Detachment and the Creation of the Self capable of Love:
I wrote recently that real love requires distance as well as closeness, and that enmeshment was destructive of authentic human love. It is that insight that is at the root of understanding the nature of Christian detachment. There is a second and related insight which is also at the root of things here, namely, that real love requires freedom from counterfeits and a liberation from the concerns of an ego self which measures selfhood in terms of what we do, what we have, or what others think of us. This latter liberation is important not only to see and accept (i.e., love!) ourselves for who we really are, but to see and accept or affirm others (i.e., love them!) similarly. The choice before us is really to see and accept ourselves as God sees us, or to see and accept ourselves as the world (and our ego-self) sees us. There is no other option really. Detachment describes the state (and process) of moving from the latter to the former. It is a matter of freeing ourselves (or rather, allowing ourselves to be freed) from the claims and enmeshments (i.e., attachments) of the false self and embracing the true self and all that constitutes that.
But this goal is not an end in itself. Detachment is not something to be pursued for its own sake. Detachment is at the service of something greater in the Christian life. It is at the service of the true self, yes, but above all that means it is at the service of the call to that self to love as Christ loves. Our own truest selves are hampered from becoming or being embodied in many ways, but one of the most destructive is by the attachments we make and have to all those values, structures, and realities which support the "ego-self, " that is, the self which is constantly judging and composing a portrait of "Me" which, again, is defined in terms of what I do, what I have, and what others think of me.
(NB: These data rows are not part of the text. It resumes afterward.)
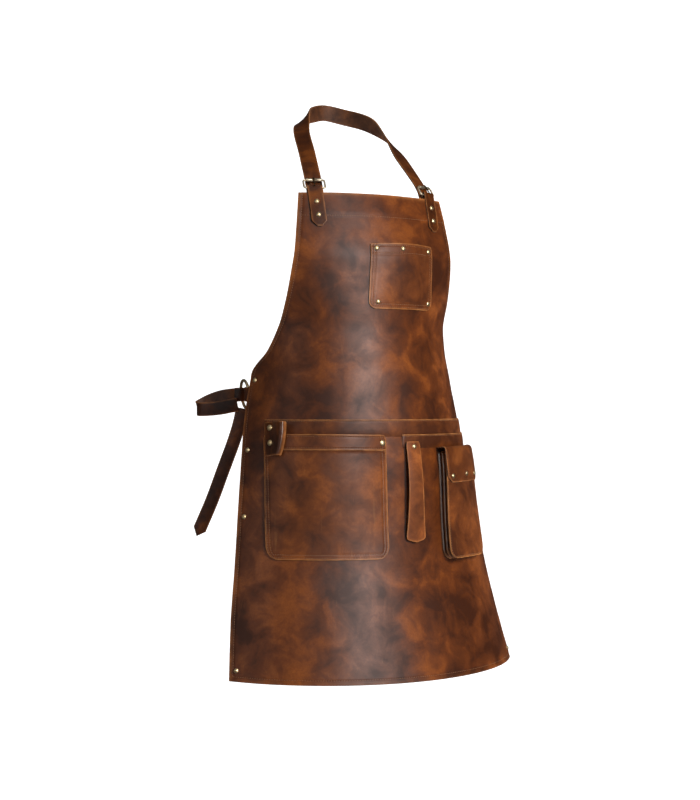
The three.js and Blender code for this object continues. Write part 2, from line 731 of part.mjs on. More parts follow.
// The strap's free end hangs between the fold and the end of the near side
function sideStrapTail() {
  const axes = strapAxes();
  const fold = strapFold(axes);
  const c = fold.front + sideStrap.thickness + clearance;
  const top = -sideStrap.width;
  const route = tailRoute.map((row) => ({
    at: atStrap(axes, row.out * sideStrap.sweep - sideStrap.tuck, c, top - row.fall * sideStrap.tail),
    side: axes.away,
  }));
  addPiece('side_strap_tail', strapAlong(route, sideStrap.width, sideStrap.thickness, 16, sideStrap.tip), 'trim');
}

// Domed rivet cap standing on a face
function rivetCap(name, at, out) {
  const dome = [
    new THREE.Vector2(0, 0),
    new THREE.Vector2(rivet.radius, 0),
    new THREE.Vector2(rivet.radius, rivet.height * rivet.rim),
    new THREE.Vector2(rivet.radius * rivet.crown, rivet.height * rivet.shoulder),
    new THREE.Vector2(0, rivet.height),
  ];
  const turn = new THREE.Quaternion().setFromUnitVectors(new THREE.Vector3(0, 1, 0), out);
  const cap = new THREE.LatheGeometry(dome, rivet.sides);
  addPiece(name, bend(cap, (p) => p.clone().applyQuaternion(turn).add(at)), 'brass');
}

// Height of an outer face above the sheet, by the name of what the rivet goes through
const faces = {
  sheet: () => 0,
  chest: (across, drop) => faceHeight(chestPocket, across, drop),
  main: (across, drop) => faceHeight(mainPocket, across, drop),
  loop: (across, drop) => faceHeight(mainPocket, across, drop) + sewnStep,
  hammer: (across, drop) => hammerLift((drop - hammerStrap.drop) / hammerStrap.height) + panel,
  flap: (across) => cargoFace(across) + lay + panel,
  tab: () => foldRadius + tab.thickness - leather / 2 - tabSag,
};
const rivetedPieces = {
  chest: chestPocket,
  main: mainPocket,
  loop: toolLoop,
  hammer: hammerStrap,
  flap: { ...cargoPocket, topWidth: cargoPocket.width },
};

// Rivet standing square on a face
function rivetOn(face, name, across, drop) {
  const step = 2;
  const at = (a, d) => onSheet(a, d, faces[face](a, d));
  const round = at(across + step, drop).sub(at(across - step, drop));
  const down = at(across, drop + step).sub(at(across, drop - step));
  const out = down.cross(round).normalize();
  rivetCap(name, at(across, drop).addScaledVector(out, rivet.seat), out);
}

function rivets() {
  for (const row of rivetTable) {
    const piece = rivetedPieces[row.face];
    const across = piece.across + row.across * piece.topWidth;
    rivetOn(row.face, row.name, across, piece.drop + row.down * piece.height);
  }
  for (const [side, word] of [[-1, 'left'], [1, 'right']]) {
    tabRivetDrops.forEach((drop, i) => rivetOn('tab', `rivet_tab_${word}_${i + 1}`, side * tab.across, drop));
    sideRivetDrops.forEach((drop, i) => {
      rivetOn('sheet', `rivet_side_${word}_${i + 1}`, side * (halfWidth(drop) - rivet.edge), drop);
    });
  }
}

apronBody();
bands();
pockets();
hammerPiece();
loopPiece();
cargoPiece();
flapPiece();
for (const [side, word] of [[-1, 'left'], [1, 'right']]) {
  shoulderTab(side, `shoulder_tab_${word}`);
  buckleSet(side, word);
  buckleRoller(side, word);
  buckleTongue(side, word);
  ringPiece(side, word);
  ringTab(side, word);
}
neckStrap();
sideStrapLoop();
sideStrapTail();
rivets();

export default apron;
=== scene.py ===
import bpy
import bmesh
import math
from mathutils import Matrix, Vector, noise


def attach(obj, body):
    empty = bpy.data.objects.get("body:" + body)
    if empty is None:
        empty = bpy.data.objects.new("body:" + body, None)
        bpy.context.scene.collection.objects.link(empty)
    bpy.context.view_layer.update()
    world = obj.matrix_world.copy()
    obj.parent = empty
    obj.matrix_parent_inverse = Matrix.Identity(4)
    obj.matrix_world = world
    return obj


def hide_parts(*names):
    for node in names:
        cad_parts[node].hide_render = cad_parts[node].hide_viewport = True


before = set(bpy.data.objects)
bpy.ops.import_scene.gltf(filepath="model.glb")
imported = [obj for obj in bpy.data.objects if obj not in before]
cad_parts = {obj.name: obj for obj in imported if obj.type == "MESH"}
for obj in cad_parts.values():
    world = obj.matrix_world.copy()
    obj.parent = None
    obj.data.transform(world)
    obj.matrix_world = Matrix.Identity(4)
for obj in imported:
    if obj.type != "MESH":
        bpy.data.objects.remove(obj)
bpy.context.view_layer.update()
print("frame loaded:", len(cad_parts), "solids")

# camera, light and floor
view = {
    "place": (-1.2961, -2.6518, -0.5305), "tilt": 90, "turn": -27.0,
    "lens": 69.84, "sensor": 36, "clipEnd": 50,
}

cameraData = bpy.data.cameras.new("photoCamera")
cameraData.lens = view["lens"]
cameraData.sensor_width = view["sensor"]
cameraData.clip_end = view["clipEnd"]
camera = bpy.data.objects.new("photoCamera", cameraData)
camera.location = view["place"]
camera.rotation_euler = (math.radians(view["tilt"]), 0, math.radians(view["turn"]))
bpy.context.scene.collection.objects.link(camera)
bpy.context.scene.camera = camera

studio = {
    "floorHeight": -1.5, "floorReach": 7.0, "front": -0.9, "sweepStart": 2.0, "sweep": 2.0, "sweepSteps": 8,
    "backHeight": 5.0, "paper": (0.93, 0.93, 0.93, 1), "paperRough": 0.9, "paperGlow": 0.8,
    "world": 0.05, "backdrop": 1.0,
    "lights": [  # name, place, aim, width, height, power, lights surfaces, shows in reflections
        ("keyLight", (1.22, -3.3, 0.9), (0, -0.1, -0.45), 0.8, 1.5, 150, True, False),
        ("sheenLight", (0.0, -3.1, 0.45), (0, -0.1, -0.4), 0.5, 1.7, 100, False, True),
        ("leftLight", (-3.1, -1.0, 0.2), (0, -0.1, -0.5), 0.6, 2.2, 9, True, True),
        ("topLight", (-0.3, -1.2, 2.0), (0, -0.1, -0.1), 0.9, 0.9, 4, True, True),
    ],
}
bpy.context.scene.view_settings.view_transform = "Standard"


def studioLight(name, place, aim, width, height, power, lit, reflected):
    lamp = bpy.data.lights.new(name, "AREA")
    lamp.shape = "ELLIPSE"
    lamp.size = width
    lamp.size_y = height
    lamp.energy = power
    thing = bpy.data.objects.new(name, lamp)
    thing.location = place
    thing.rotation_euler = (Vector(aim) - Vector(place)).to_track_quat("-Z", "Y").to_euler()
    thing.visible_diffuse = lit
    thing.visible_glossy = reflected
    bpy.context.scene.collection.objects.link(thing)


for row in studio["lights"]:
    studioLight(*row)

world = bpy.data.worlds.new("studioWorld")
bpy.context.scene.world = world
world.use_nodes = True
backdrop = world.node_tree.nodes["Background"]
backdrop.inputs["Color"].default_value = (1, 1, 1, 1)
rays = world.node_tree.nodes.new("ShaderNodeLightPath")
glow = world.node_tree.nodes.new("ShaderNodeMapRange")  # pale to the camera, dim as a light
glow.inputs["To Min"].default_value = studio["world"]
glow.inputs["To Max"].default_value = studio["backdrop"]
world.node_tree.links.new(rays.outputs["Is Camera Ray"], glow.inputs["Value"])
world.node_tree.links.new(glow.outputs["Result"], backdrop.inputs["Strength"])


def newMaterial(name, values):
    material = bpy.data.materials.new(name)
    material.use_nodes = True
    shader = material.node_tree.nodes["Principled BSDF"]
    for title, value in values.items():
        shader.inputs[title].default_value = value
    return material, material.node_tree, shader


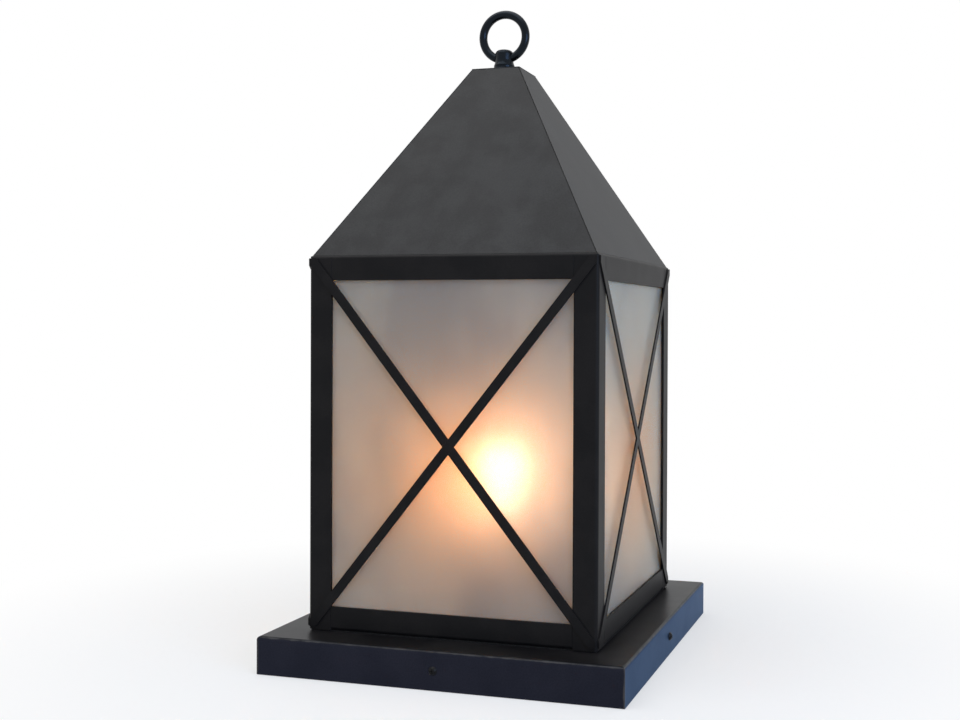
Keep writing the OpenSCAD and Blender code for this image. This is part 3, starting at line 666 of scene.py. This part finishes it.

Not only is the ego-self noisy and constantly rehearsing this portrait of self in order to maintain it so that it blocks our ability to hear the call of our own hearts, but, because it is constituted by attachments to these things, it detracts and distracts from the complete dependence upon God and God's summons (vocation) which is the necessary response to it and the One who grounds and authors it.
Detachment is therefore the loosening and breaking of these bonds of attachment which are neither from nor of God, these definitions and images of self and others that hold us in their grip along with all that sustains and empowers them. It is a process and goal which again is at the service of a larger one, namely the making of authentic, obedient selves capable of loving others IN CHRIST. Communion is the fruit of detachment, and any supposedly "spiritual" process which does not lead to genuine communion should not be mistaken for detachment. The paradox involved here should be underscored: when we are truly detached we are capable of loving concrete human beings AS THEY ARE in our day-to-day dealings with them. Detachment does not issue in a merely abstract and superficial love of "the poor," "the homeless," "the unloved," or the like (Bondi, To Pray and to Love). It results instead in the capacity to see others --- real flesh-and-blood people with warts, body odor, lousy dispositions, contrary opinions, and the like --- and love them for who they REALLY are, namely, the images of God who confront us with his presence everyday and who need to love and be loved in all the ways that we ourselves do.
On Detachment and Apathy:
And this has implications for those who see detachment as a kind of apathy. As I noted in the beginning of this post, apathy is not the same thing the desert Fathers and Mothers called apatheia. Apatheia was understood to mean a kind of imperturbability or holy stillness which resulted when one was rooted in and lived from and for the love and mercy of God and was no longer enmeshed in the world. It was not only not incompatible with profound love for others, it called and prepared for it. Neither then is true detachment marked by apathy. Detachment and apatheia were intimately linked because both involved the freeing of the self from passions, that is from those distorting lenses formed by woundedness, neediness, insecurity, ambition, greed, etc, which caused one to relate to reality in ways which were less than authentically human. But detachment and apathy on the other hand are actually antithetical to one another because apathy is a form of self-centeredness and bondage resulting in psychological death, whereas detachment is a form of freedom from self which opens to life and love.
[By the way, please note well: the passions, in the sense this term is used by the desert Fathers and Mothers and those who have followed them, are not simply strong feelings; they may involve strong feelings but they are really distorting lenses through which we come to relate inappropriately or inadequately to God, ourselves, and others. For a very good treatment of the reality of the passions as understood by the early Church fathers and Mothers see Roberta Bondi's, To Pray and to Love. There she defines them as, "habits of seeing, feeling, thinking, and acting that characteristically blind us to who we ourselves, our neighbors, and God really are so that we are not able to respond appropriately, rationally, and lovingly." A longer treatment is found in her book, To Love as God Loves, also highly recommended.] Given this view of things what sometimes passes for detachment and is rightly described as apathy is actually what the desert Fathers and Mothers called a passion.
All of this leads back to the questions with which I opened the post. Detachment is a freeing process and state which allows us to love others more honestly and generously. It does not close us off from others --- even if we are hermits --- but instead allows us to see and cherish them with the eyes and heart of God. It allows us to delight in reality in a way which our ego-selves would censure and shut down, because the detached self, the true self, is unconcerned with what this reality can do for us, how it can be owned or possessed by us, or how it affirms us. Detachment makes us capable of delight in the thing itself simply because it is what it is. And, it allows us to hear and respond to the vocational call which sounds instant by instant deep in the core of our being. In other words, it serves authentic humanity; it serves the growth of the true self which loves God and claims as its own to cherish all that is cherished by Him. Further, while the eremitical life poses unique challenges in embodying this love, the FACT of it is no less real for the hermit than it is for any other Christian. For every Christian, including the hermit, detachment is the matrix out of which authentic love is birthed.